• [Stated problem]:
Reproduce only the stretch of entries below that begins at the first line and ends at the line holding "OUTER_TUBES = 6".

[Collection entries]
-------
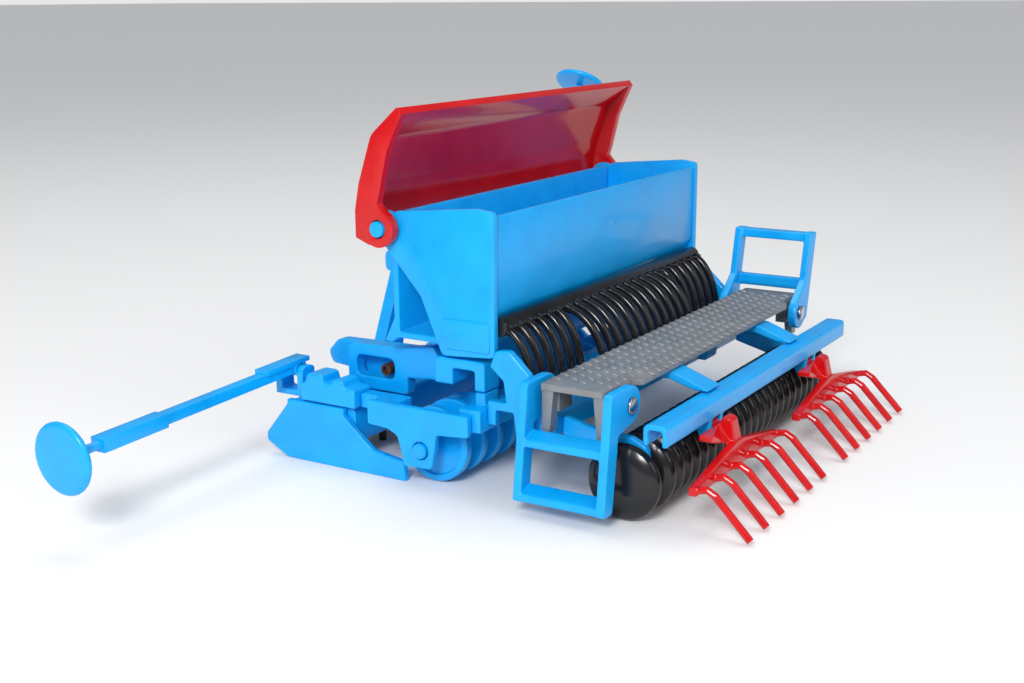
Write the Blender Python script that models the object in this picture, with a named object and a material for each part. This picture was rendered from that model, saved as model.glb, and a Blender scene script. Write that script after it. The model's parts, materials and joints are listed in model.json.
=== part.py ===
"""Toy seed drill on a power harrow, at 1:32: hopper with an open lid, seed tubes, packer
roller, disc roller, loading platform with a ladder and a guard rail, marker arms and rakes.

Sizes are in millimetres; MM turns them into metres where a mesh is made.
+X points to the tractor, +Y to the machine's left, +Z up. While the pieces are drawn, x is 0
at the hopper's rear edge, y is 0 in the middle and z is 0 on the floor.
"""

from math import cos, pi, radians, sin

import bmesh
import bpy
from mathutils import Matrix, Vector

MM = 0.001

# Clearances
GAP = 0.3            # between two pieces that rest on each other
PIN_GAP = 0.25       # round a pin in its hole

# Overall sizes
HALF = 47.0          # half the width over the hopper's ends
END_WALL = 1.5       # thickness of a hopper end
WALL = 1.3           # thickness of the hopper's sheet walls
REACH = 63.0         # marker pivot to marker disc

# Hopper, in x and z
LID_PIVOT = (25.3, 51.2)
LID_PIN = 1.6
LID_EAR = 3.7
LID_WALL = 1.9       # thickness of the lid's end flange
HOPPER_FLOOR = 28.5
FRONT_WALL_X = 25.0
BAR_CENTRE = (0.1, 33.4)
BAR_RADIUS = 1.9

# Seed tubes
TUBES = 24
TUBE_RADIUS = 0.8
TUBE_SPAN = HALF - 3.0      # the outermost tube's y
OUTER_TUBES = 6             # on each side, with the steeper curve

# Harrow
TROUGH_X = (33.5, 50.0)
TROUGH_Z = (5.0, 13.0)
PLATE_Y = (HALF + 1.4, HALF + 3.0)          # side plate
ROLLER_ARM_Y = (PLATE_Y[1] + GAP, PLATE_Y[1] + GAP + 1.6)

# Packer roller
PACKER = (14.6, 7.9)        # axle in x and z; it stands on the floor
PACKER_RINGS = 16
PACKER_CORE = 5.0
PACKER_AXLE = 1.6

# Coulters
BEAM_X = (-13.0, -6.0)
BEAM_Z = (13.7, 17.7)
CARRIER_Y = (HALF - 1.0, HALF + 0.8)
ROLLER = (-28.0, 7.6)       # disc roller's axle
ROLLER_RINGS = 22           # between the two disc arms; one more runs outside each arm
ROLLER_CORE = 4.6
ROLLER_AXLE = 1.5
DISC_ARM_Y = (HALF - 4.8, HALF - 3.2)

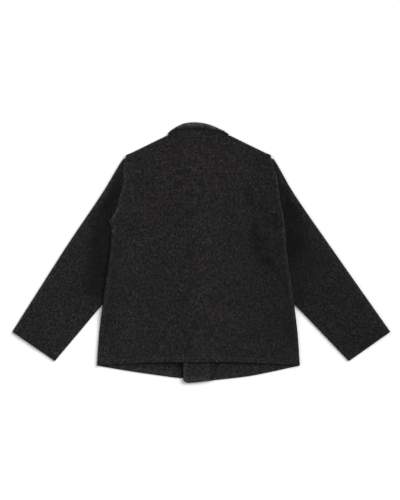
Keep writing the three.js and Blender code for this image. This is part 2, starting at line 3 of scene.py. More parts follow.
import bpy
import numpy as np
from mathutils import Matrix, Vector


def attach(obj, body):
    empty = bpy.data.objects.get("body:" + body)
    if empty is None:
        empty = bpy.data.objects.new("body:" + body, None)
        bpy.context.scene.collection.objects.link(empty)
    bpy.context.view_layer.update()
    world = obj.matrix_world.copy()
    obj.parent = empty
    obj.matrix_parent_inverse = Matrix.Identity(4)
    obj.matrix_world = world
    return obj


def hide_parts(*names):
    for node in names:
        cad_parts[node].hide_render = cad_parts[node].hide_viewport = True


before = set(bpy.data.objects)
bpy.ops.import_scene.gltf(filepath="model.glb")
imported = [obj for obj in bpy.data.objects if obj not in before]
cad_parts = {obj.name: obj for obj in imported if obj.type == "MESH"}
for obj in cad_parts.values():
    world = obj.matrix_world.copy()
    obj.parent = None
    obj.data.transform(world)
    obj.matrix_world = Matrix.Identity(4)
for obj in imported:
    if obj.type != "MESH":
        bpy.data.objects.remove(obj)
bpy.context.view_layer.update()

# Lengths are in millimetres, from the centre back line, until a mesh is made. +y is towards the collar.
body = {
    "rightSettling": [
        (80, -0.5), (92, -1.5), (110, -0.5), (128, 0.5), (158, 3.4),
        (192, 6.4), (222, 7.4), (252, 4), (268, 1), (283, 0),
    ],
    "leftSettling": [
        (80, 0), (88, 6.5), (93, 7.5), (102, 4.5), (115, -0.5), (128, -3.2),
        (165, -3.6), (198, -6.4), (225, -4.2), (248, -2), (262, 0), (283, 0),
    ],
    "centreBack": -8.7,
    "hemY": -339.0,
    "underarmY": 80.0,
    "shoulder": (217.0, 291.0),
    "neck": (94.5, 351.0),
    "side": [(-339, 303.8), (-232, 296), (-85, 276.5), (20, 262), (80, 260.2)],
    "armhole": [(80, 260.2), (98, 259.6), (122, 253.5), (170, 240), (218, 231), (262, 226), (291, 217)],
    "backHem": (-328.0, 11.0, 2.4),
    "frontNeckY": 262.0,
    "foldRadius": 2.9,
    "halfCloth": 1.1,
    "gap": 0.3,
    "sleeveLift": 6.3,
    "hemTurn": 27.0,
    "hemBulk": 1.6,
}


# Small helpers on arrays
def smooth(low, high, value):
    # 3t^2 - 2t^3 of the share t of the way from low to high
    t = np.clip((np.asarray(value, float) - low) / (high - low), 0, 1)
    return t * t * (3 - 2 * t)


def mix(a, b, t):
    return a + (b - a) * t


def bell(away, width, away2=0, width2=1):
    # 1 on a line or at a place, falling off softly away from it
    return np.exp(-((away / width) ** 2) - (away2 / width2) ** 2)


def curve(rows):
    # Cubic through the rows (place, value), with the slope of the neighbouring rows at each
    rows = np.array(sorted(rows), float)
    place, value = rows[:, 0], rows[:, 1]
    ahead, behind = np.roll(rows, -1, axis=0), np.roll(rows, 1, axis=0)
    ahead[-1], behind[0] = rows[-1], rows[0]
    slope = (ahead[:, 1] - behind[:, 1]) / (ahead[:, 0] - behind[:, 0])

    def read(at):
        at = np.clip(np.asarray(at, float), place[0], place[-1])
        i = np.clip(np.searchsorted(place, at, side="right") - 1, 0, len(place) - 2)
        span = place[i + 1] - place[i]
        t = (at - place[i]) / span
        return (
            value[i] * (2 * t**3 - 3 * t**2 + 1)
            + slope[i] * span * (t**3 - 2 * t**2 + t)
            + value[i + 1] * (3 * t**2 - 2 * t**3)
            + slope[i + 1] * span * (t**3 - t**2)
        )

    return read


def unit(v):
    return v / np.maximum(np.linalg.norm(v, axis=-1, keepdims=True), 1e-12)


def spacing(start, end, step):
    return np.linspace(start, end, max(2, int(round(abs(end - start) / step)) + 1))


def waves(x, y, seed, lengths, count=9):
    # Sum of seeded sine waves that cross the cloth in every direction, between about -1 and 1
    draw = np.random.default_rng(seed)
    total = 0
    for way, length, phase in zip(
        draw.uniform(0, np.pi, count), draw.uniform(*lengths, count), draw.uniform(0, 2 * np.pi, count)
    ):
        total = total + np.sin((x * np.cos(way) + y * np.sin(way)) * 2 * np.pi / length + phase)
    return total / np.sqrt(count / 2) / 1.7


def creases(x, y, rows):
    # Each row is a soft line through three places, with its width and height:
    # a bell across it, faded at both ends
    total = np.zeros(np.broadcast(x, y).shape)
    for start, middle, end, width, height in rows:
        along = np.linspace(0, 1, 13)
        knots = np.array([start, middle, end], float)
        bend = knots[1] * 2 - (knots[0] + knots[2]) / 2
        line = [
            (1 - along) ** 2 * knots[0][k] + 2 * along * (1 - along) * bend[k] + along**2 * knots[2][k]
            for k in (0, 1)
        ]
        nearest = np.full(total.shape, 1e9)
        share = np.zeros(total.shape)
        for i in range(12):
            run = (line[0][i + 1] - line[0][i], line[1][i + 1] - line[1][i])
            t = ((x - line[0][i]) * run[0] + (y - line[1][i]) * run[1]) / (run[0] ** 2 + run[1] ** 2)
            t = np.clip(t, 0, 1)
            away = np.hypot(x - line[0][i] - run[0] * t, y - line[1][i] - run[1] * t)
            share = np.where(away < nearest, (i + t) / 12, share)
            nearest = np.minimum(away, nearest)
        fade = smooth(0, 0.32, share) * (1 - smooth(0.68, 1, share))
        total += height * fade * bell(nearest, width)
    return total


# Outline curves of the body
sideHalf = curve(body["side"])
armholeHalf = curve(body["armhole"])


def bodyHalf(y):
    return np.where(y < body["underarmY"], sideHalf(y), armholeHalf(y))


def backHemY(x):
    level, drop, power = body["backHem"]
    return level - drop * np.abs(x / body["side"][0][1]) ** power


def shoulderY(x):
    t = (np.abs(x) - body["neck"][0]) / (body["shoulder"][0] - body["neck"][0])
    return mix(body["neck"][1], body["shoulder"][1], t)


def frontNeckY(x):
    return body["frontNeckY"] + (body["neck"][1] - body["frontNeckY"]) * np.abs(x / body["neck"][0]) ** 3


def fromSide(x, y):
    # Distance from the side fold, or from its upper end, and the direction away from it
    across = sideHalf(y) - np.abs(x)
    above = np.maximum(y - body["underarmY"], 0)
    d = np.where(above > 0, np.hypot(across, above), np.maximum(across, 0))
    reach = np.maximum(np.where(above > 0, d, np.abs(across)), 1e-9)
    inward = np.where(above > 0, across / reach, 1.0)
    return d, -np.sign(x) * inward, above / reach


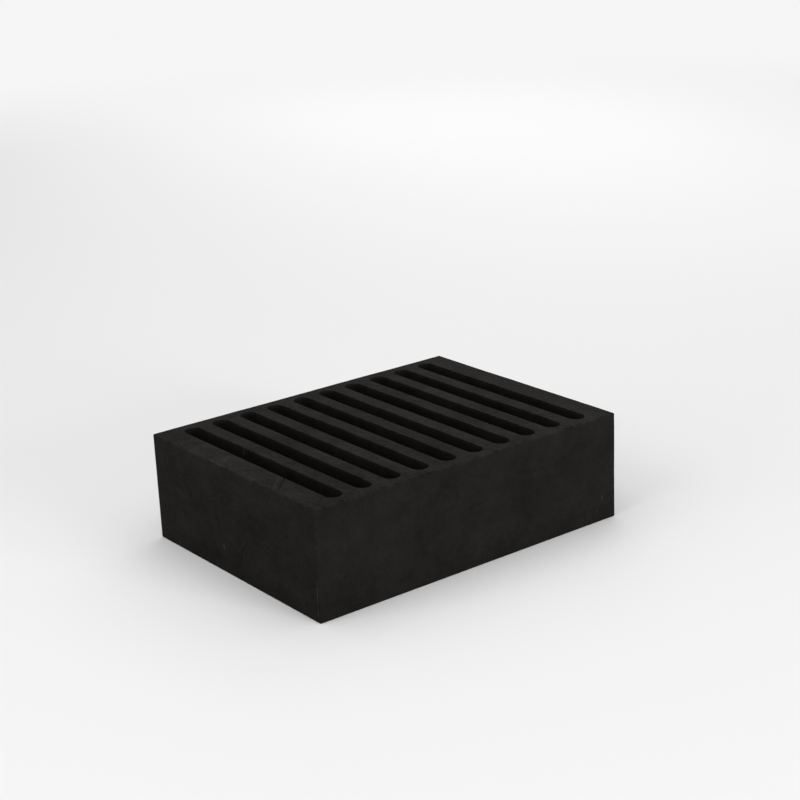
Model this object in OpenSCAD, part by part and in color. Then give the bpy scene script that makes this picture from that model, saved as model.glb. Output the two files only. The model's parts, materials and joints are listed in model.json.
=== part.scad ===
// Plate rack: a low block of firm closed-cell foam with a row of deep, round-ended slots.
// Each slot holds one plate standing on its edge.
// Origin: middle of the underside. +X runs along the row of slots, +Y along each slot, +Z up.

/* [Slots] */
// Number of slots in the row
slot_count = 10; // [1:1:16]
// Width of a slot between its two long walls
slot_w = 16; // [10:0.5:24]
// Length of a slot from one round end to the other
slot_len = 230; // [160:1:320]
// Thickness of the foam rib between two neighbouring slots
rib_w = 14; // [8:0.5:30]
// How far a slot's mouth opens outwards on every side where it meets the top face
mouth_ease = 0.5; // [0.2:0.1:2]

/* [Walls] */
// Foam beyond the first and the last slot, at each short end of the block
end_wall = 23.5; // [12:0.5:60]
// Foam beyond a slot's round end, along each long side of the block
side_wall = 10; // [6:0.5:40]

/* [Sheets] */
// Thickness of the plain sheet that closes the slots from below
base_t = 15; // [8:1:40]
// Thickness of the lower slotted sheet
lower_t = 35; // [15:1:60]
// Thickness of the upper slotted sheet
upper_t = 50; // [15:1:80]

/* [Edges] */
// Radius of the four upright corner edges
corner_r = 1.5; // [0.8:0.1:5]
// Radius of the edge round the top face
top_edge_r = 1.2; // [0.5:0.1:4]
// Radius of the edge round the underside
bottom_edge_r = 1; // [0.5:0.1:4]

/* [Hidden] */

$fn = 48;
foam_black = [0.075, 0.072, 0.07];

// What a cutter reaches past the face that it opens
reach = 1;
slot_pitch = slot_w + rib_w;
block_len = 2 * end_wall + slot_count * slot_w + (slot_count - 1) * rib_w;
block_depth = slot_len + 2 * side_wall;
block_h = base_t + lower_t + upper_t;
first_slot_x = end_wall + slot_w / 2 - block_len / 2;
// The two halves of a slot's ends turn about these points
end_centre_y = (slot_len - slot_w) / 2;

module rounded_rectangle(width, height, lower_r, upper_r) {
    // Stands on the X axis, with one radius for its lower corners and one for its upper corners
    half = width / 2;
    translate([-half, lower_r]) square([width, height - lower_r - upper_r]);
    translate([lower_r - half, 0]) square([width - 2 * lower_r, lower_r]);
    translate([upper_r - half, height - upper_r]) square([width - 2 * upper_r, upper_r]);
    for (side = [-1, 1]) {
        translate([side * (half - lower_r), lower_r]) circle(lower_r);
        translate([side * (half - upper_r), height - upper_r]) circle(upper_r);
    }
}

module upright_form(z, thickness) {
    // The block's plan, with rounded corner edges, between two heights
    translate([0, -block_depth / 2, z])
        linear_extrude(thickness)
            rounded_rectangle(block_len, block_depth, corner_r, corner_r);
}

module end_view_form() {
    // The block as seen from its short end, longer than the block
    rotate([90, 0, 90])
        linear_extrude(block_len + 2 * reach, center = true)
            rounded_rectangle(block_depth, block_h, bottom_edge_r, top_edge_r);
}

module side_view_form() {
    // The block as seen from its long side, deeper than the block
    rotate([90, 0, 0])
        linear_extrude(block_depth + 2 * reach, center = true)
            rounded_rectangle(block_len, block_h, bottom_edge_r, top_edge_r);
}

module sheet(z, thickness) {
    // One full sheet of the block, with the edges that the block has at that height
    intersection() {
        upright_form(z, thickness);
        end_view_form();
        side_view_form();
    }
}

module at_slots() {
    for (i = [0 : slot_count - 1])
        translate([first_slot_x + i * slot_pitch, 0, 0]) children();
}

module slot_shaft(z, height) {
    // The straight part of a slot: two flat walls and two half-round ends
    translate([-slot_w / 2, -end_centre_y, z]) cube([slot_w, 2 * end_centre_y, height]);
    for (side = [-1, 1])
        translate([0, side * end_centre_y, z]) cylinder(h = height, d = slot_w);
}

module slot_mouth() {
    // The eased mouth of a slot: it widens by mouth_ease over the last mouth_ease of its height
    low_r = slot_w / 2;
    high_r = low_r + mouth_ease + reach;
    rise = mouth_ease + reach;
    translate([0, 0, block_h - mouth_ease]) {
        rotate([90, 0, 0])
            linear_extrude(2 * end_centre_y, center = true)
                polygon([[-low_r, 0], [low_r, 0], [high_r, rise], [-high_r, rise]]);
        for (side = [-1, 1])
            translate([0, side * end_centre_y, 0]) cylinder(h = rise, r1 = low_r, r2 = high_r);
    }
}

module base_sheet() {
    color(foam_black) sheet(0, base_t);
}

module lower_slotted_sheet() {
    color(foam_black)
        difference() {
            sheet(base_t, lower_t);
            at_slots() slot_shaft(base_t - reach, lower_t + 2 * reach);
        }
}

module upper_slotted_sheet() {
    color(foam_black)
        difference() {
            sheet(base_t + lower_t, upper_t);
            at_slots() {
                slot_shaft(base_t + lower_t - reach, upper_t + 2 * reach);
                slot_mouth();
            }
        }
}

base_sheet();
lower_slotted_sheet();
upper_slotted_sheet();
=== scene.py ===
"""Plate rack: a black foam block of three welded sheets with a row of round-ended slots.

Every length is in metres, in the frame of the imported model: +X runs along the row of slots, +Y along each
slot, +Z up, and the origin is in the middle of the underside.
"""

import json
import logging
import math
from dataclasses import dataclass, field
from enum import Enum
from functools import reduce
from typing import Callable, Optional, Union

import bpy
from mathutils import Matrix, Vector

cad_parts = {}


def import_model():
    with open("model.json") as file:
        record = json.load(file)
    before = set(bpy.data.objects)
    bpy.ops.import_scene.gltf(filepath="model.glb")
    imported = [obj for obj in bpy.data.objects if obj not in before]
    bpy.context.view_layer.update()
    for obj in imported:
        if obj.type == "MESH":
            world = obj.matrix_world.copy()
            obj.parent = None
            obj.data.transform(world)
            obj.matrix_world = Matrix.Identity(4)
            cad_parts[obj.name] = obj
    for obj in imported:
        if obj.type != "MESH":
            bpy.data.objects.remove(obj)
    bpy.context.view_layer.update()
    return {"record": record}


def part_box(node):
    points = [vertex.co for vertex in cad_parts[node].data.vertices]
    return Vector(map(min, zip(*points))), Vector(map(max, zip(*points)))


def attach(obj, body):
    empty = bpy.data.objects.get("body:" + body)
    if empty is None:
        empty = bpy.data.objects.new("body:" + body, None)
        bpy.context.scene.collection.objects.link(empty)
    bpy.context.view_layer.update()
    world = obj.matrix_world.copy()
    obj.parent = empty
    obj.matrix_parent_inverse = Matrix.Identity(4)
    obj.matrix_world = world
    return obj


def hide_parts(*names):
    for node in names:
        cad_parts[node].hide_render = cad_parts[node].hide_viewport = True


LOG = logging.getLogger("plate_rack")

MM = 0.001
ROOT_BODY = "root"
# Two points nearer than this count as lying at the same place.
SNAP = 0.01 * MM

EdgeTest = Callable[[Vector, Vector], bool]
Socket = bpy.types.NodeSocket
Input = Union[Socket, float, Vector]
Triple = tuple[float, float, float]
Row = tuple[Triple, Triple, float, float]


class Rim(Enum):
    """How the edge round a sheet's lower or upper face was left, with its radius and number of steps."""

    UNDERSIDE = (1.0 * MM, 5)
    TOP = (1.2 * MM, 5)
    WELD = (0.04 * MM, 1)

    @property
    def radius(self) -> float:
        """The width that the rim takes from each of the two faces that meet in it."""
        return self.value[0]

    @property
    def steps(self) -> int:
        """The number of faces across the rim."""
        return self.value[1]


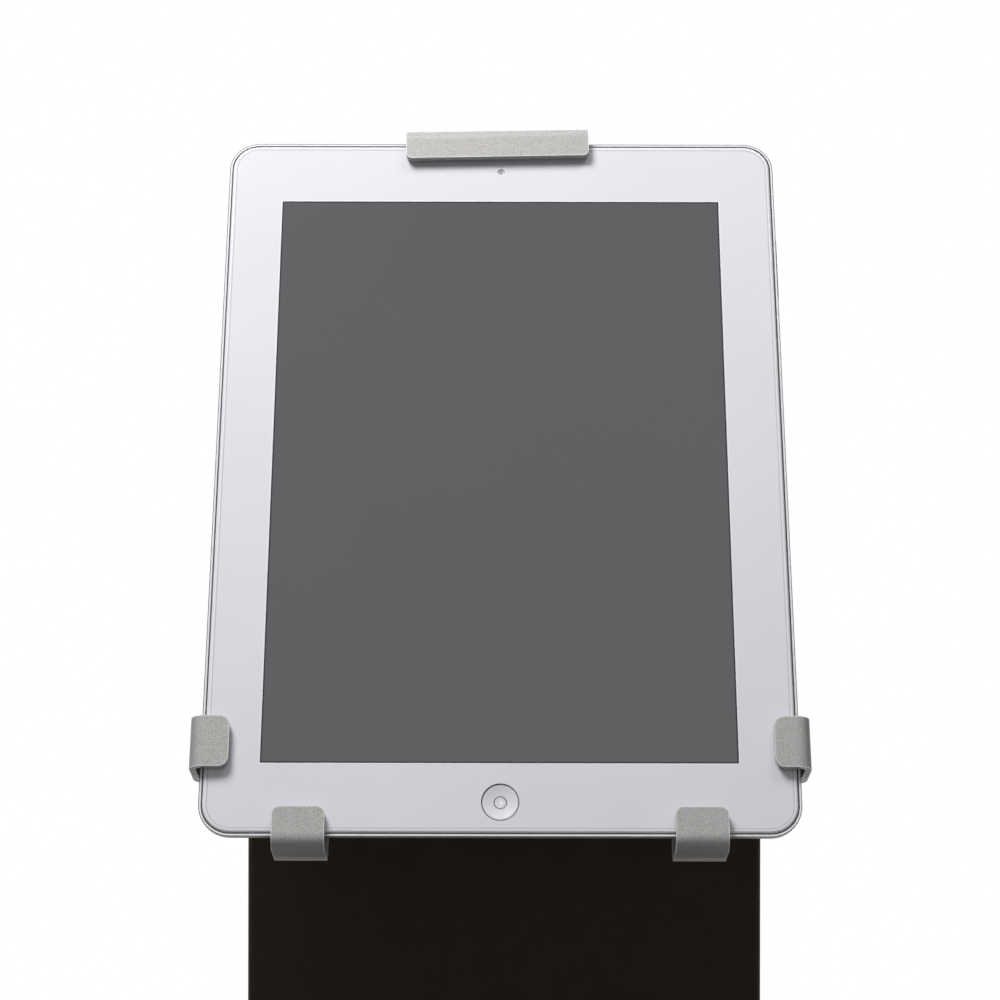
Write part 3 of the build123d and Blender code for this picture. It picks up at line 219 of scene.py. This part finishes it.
-------
• [Reply to the task]:
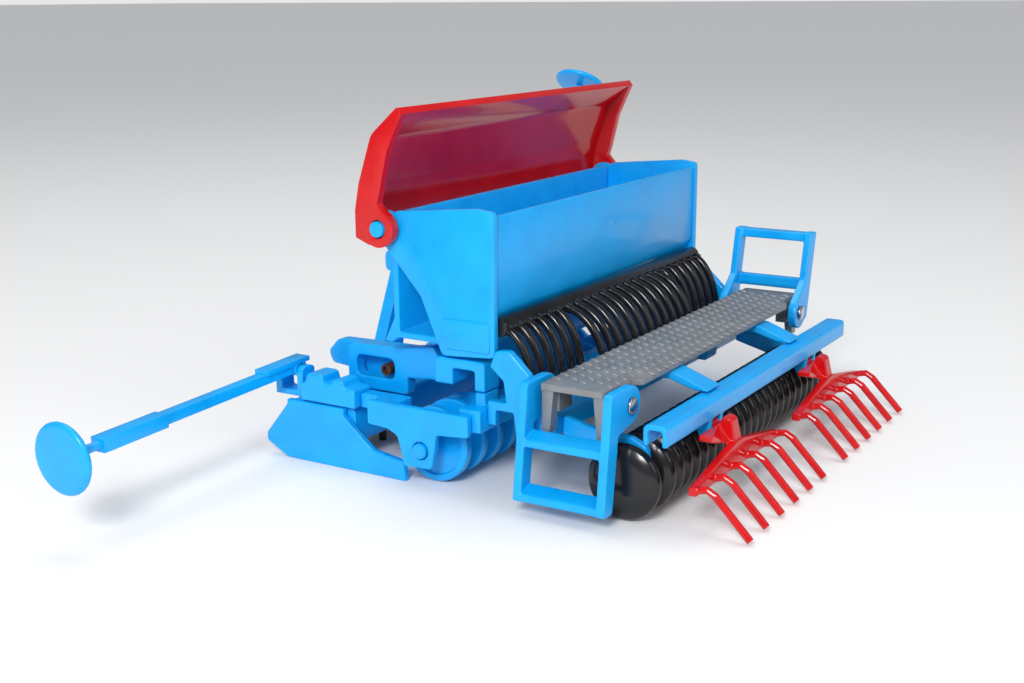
Write the Blender Python script that models the object in this picture, with a named object and a material for each part. This picture was rendered from that model, saved as model.glb, and a Blender scene script. Write that script after it. The model's parts, materials and joints are listed in model.json.
=== part.py ===
"""Toy seed drill on a power harrow, at 1:32: hopper with an open lid, seed tubes, packer
roller, disc roller, loading platform with a ladder and a guard rail, marker arms and rakes.

Sizes are in millimetres; MM turns them into metres where a mesh is made.
+X points to the tractor, +Y to the machine's left, +Z up. While the pieces are drawn, x is 0
at the hopper's rear edge, y is 0 in the middle and z is 0 on the floor.
"""

from math import cos, pi, radians, sin

import bmesh
import bpy
from mathutils import Matrix, Vector

MM = 0.001

# Clearances
GAP = 0.3            # between two pieces that rest on each other
PIN_GAP = 0.25       # round a pin in its hole

# Overall sizes
HALF = 47.0          # half the width over the hopper's ends
END_WALL = 1.5       # thickness of a hopper end
WALL = 1.3           # thickness of the hopper's sheet walls
REACH = 63.0         # marker pivot to marker disc

# Hopper, in x and z
LID_PIVOT = (25.3, 51.2)
LID_PIN = 1.6
LID_EAR = 3.7
LID_WALL = 1.9       # thickness of the lid's end flange
HOPPER_FLOOR = 28.5
FRONT_WALL_X = 25.0
BAR_CENTRE = (0.1, 33.4)
BAR_RADIUS = 1.9

# Seed tubes
TUBES = 24
TUBE_RADIUS = 0.8
TUBE_SPAN = HALF - 3.0      # the outermost tube's y
OUTER_TUBES = 6             # on each side, with the steeper curve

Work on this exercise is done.